The required output is every line from the beginning of the entries below through the line that includes "seat_gap = 0.3", copied exactly.
____
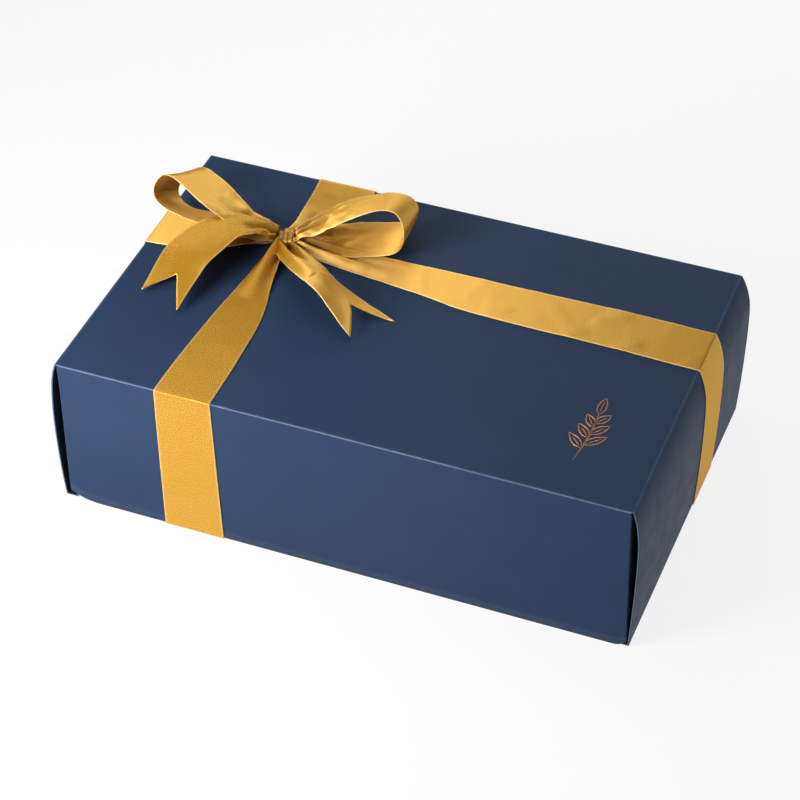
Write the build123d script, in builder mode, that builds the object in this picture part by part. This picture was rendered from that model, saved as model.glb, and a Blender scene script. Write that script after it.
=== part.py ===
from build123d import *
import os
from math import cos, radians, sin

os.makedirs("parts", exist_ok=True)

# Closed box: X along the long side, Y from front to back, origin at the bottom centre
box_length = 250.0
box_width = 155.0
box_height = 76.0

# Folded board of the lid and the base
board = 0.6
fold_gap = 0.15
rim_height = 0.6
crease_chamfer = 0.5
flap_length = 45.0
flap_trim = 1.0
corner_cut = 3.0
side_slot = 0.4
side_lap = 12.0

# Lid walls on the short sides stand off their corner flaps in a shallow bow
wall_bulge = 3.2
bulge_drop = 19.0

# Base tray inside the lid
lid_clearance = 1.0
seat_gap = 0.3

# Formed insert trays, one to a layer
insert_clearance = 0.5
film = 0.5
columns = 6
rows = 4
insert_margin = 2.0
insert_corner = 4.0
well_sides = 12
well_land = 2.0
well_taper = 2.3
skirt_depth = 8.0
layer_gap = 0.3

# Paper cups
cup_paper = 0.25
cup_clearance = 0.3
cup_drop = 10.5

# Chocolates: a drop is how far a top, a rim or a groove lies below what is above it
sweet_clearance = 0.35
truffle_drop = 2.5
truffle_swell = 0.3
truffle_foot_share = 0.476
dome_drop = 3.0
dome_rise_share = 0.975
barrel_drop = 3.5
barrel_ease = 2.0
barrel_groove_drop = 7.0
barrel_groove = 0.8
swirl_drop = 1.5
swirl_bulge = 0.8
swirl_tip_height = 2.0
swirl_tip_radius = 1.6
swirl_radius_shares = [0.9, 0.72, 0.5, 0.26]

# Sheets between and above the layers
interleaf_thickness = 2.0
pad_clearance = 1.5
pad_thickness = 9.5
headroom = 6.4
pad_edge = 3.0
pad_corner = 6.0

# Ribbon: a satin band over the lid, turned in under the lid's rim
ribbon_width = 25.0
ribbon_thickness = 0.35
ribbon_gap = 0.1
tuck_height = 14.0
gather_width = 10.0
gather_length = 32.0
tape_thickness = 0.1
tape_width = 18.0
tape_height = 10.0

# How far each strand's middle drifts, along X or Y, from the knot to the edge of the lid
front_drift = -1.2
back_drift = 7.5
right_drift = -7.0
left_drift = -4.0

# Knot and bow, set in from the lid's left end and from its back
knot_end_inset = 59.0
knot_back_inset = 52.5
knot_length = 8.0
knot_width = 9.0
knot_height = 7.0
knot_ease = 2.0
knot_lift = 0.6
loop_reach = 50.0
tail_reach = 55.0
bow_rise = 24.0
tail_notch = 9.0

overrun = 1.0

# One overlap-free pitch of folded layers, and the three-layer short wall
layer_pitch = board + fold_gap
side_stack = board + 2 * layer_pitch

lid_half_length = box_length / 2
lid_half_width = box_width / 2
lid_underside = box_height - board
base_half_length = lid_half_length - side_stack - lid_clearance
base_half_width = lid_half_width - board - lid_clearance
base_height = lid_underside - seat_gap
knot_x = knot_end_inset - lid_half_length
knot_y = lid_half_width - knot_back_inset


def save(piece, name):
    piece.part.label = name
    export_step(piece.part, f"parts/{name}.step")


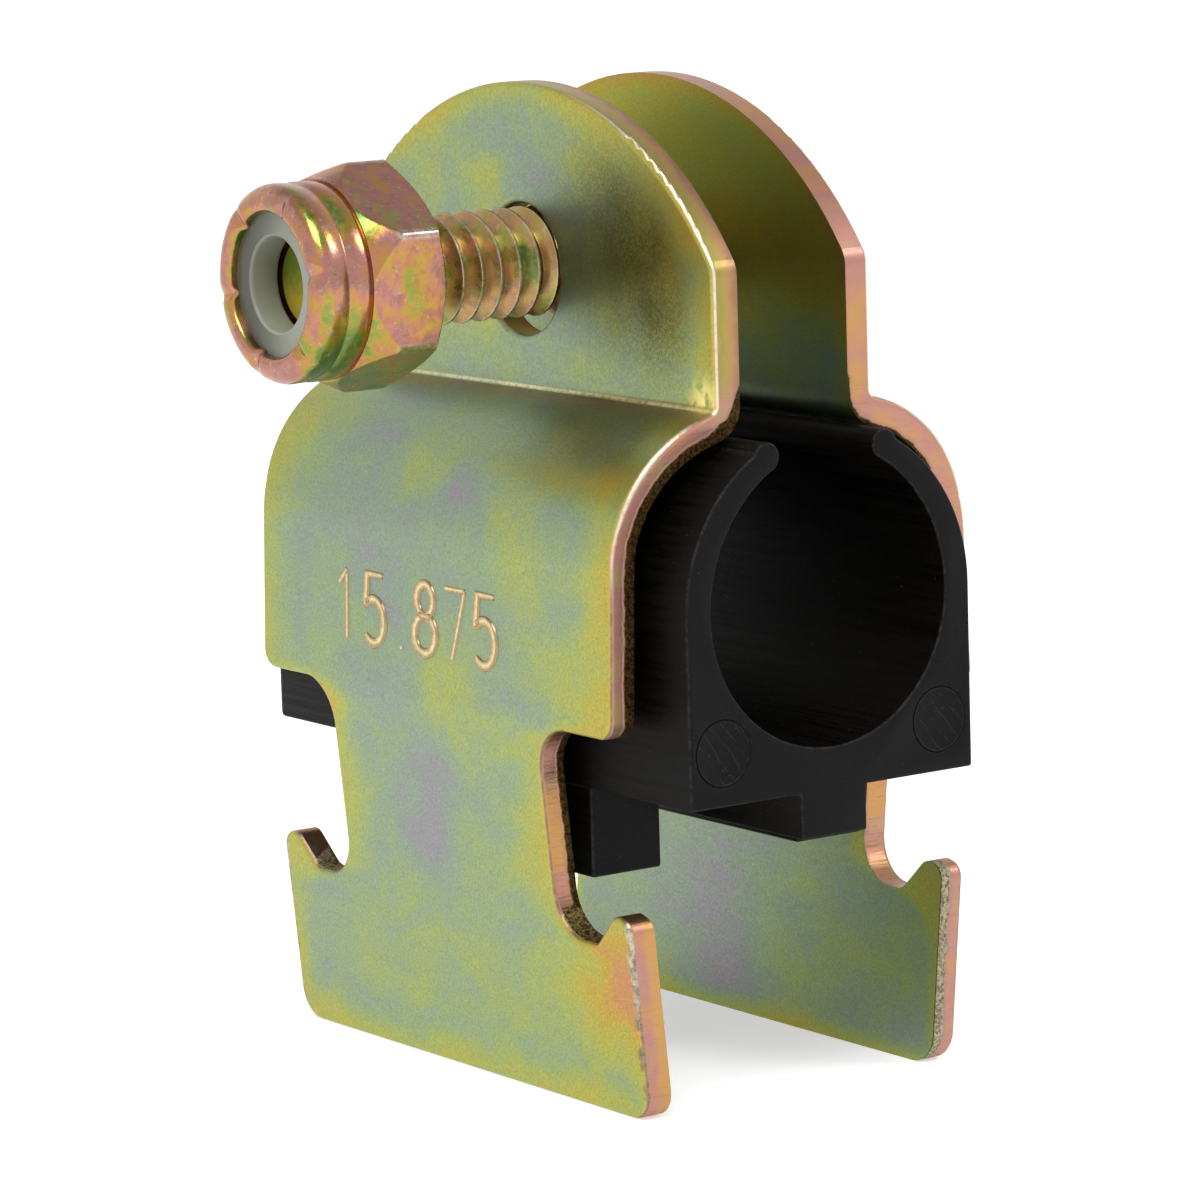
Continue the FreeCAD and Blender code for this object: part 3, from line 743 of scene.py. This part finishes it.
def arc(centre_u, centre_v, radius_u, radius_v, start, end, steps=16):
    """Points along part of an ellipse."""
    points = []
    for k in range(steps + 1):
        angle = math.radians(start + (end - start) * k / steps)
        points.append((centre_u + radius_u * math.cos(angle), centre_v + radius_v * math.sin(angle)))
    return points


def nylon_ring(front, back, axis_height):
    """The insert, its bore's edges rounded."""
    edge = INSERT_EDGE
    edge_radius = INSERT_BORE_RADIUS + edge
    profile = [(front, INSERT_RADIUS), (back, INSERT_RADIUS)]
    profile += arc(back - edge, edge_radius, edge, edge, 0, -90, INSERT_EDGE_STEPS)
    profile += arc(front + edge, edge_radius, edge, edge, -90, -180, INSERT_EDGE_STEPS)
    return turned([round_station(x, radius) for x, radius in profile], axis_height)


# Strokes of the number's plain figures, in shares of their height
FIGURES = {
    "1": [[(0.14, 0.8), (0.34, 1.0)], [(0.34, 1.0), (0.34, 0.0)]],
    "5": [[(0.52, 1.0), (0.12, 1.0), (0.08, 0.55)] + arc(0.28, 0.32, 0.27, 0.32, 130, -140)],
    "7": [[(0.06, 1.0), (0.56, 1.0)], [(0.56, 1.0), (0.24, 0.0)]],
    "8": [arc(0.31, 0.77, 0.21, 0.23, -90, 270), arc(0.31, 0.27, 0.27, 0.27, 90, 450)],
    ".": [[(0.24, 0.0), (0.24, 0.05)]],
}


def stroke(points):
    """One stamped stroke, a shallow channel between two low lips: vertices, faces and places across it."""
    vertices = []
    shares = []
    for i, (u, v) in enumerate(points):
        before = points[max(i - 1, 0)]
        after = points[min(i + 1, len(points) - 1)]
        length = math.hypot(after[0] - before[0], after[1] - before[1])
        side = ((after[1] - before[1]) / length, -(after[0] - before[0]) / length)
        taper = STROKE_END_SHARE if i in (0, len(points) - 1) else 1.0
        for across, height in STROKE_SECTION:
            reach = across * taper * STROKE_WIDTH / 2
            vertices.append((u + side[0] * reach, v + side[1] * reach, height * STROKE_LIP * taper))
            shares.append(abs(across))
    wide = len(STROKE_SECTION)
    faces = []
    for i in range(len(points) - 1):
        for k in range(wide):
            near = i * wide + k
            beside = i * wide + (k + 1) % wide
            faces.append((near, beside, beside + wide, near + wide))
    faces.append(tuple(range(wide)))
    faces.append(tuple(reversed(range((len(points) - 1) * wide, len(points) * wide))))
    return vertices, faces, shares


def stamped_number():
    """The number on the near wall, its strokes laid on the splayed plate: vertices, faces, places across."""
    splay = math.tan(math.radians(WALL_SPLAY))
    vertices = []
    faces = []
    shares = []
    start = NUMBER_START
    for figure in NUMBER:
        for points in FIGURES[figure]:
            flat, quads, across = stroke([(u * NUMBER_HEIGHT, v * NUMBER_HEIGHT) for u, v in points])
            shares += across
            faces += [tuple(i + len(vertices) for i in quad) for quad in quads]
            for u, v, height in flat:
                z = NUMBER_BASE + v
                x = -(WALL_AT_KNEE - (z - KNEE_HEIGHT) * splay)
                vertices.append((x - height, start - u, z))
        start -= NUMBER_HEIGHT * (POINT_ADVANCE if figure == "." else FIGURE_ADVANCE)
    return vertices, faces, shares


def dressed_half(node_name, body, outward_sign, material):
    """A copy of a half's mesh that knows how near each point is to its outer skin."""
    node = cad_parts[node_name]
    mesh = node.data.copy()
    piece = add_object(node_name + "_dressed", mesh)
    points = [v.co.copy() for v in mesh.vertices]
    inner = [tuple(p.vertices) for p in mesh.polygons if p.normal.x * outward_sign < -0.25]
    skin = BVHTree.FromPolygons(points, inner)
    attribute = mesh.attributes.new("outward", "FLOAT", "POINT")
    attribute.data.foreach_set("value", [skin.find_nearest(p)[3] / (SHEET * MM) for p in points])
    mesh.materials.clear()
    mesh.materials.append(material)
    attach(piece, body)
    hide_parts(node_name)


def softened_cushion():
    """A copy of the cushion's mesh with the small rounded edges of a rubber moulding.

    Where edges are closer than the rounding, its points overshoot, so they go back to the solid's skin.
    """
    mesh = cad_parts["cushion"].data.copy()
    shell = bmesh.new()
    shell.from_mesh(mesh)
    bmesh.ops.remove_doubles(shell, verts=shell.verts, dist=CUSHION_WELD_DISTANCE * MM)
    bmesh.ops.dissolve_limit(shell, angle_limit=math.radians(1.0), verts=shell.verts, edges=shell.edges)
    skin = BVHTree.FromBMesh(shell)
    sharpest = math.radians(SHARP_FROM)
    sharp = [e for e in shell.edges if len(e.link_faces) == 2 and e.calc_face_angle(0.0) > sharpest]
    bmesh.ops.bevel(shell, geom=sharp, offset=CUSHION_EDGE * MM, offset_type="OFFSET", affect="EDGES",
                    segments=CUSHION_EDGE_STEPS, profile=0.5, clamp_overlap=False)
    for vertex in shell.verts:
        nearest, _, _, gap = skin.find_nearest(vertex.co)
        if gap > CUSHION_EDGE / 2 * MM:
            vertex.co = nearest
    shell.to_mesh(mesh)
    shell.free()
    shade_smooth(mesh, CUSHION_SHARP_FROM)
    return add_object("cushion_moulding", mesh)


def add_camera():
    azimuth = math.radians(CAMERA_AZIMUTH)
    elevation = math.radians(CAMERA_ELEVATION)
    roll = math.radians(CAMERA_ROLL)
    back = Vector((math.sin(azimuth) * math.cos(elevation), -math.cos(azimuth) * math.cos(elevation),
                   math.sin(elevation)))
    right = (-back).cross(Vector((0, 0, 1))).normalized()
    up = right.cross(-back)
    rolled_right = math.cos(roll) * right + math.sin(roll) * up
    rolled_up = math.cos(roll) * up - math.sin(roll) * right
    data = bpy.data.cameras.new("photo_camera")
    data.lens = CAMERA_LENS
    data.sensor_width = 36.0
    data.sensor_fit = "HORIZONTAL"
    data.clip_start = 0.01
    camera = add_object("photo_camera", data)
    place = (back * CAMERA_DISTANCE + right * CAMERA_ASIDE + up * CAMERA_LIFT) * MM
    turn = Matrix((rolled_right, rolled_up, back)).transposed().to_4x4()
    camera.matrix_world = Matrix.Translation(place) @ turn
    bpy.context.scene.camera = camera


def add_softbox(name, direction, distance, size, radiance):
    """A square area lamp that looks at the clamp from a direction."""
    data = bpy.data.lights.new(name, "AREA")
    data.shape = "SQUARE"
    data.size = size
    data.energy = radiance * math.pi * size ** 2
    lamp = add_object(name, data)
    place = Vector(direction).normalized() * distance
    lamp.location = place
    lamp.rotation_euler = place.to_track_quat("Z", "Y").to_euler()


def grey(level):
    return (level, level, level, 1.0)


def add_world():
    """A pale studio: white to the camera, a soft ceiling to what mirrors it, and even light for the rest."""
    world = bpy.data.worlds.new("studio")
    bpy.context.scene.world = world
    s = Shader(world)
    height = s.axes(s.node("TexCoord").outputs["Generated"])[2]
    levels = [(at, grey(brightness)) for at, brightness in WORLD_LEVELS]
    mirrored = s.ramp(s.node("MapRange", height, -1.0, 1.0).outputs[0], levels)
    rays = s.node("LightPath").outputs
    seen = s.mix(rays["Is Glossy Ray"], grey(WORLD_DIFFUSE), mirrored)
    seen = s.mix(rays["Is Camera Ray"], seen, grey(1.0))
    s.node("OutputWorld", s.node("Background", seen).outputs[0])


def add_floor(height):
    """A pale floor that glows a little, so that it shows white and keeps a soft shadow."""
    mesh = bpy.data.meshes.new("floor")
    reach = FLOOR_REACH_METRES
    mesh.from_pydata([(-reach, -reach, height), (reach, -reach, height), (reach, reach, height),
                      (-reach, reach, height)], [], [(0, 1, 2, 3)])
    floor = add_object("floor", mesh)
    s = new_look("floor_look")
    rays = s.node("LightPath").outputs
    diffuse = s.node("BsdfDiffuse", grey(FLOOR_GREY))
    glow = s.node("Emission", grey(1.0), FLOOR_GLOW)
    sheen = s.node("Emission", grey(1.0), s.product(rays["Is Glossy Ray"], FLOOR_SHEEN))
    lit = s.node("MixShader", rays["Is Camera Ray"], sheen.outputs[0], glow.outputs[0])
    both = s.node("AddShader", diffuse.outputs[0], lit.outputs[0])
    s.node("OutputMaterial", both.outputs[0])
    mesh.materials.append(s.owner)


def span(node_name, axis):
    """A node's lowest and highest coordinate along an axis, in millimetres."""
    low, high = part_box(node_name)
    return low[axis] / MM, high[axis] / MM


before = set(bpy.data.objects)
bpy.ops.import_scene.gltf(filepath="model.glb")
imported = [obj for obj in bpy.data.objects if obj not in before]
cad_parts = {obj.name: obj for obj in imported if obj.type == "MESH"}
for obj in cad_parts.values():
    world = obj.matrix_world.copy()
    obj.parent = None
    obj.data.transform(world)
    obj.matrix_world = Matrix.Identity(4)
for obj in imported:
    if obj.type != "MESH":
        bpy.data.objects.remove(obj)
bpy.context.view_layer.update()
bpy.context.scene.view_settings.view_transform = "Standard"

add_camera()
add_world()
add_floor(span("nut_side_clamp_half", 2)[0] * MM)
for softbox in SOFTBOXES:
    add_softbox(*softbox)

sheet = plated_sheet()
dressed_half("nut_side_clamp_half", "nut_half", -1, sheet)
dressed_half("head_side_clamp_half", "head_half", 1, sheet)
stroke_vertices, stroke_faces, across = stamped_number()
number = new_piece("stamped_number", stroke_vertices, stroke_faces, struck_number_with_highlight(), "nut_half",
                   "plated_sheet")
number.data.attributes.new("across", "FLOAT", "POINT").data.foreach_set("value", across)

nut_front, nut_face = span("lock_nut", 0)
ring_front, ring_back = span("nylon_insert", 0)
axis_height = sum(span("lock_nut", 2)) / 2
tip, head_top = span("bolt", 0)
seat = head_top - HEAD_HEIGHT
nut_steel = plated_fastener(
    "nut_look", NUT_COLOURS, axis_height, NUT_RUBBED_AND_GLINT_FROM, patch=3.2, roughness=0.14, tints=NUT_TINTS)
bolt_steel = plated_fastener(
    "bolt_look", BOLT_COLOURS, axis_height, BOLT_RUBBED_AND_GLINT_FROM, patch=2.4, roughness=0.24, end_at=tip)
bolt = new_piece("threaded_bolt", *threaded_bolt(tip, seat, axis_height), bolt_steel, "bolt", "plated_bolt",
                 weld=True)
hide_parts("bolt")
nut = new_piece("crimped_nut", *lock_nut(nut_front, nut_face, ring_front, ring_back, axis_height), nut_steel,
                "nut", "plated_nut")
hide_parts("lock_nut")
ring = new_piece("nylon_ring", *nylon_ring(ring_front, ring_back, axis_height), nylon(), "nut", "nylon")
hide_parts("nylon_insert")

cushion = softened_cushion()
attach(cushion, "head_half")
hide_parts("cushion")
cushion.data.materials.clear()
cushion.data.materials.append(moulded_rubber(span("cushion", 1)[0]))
____
FINAL RESULT.
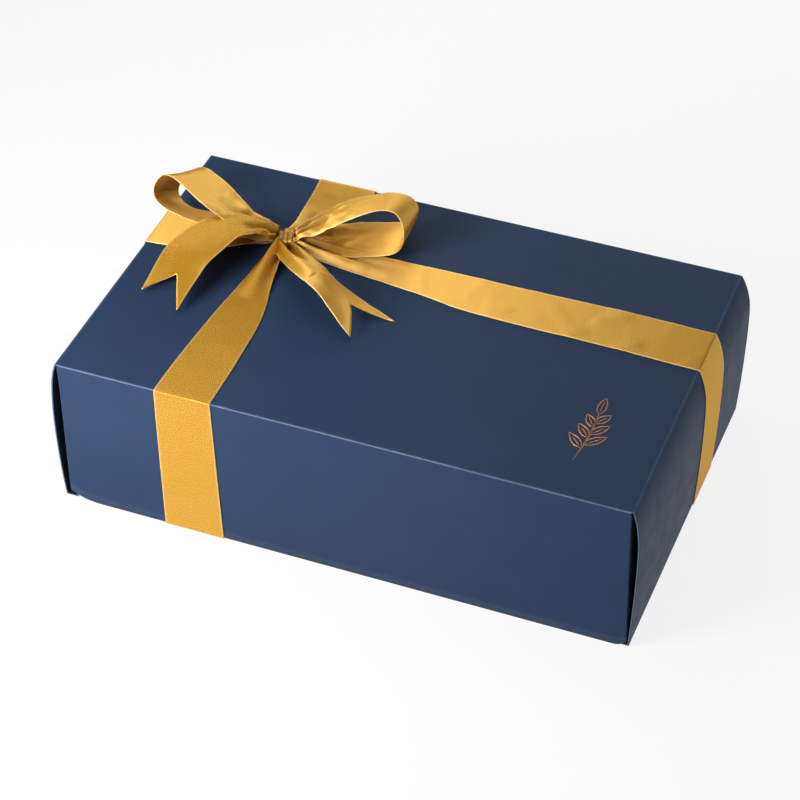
Write the build123d script, in builder mode, that builds the object in this picture part by part. This picture was rendered from that model, saved as model.glb, and a Blender scene script. Write that script after it.
=== part.py ===
from build123d import *
import os
from math import cos, radians, sin

os.makedirs("parts", exist_ok=True)

# Closed box: X along the long side, Y from front to back, origin at the bottom centre
box_length = 250.0
box_width = 155.0
box_height = 76.0

# Folded board of the lid and the base
board = 0.6
fold_gap = 0.15
rim_height = 0.6
crease_chamfer = 0.5
flap_length = 45.0
flap_trim = 1.0
corner_cut = 3.0
side_slot = 0.4
side_lap = 12.0

# Lid walls on the short sides stand off their corner flaps in a shallow bow
wall_bulge = 3.2
bulge_drop = 19.0

# Base tray inside the lid
lid_clearance = 1.0
seat_gap = 0.3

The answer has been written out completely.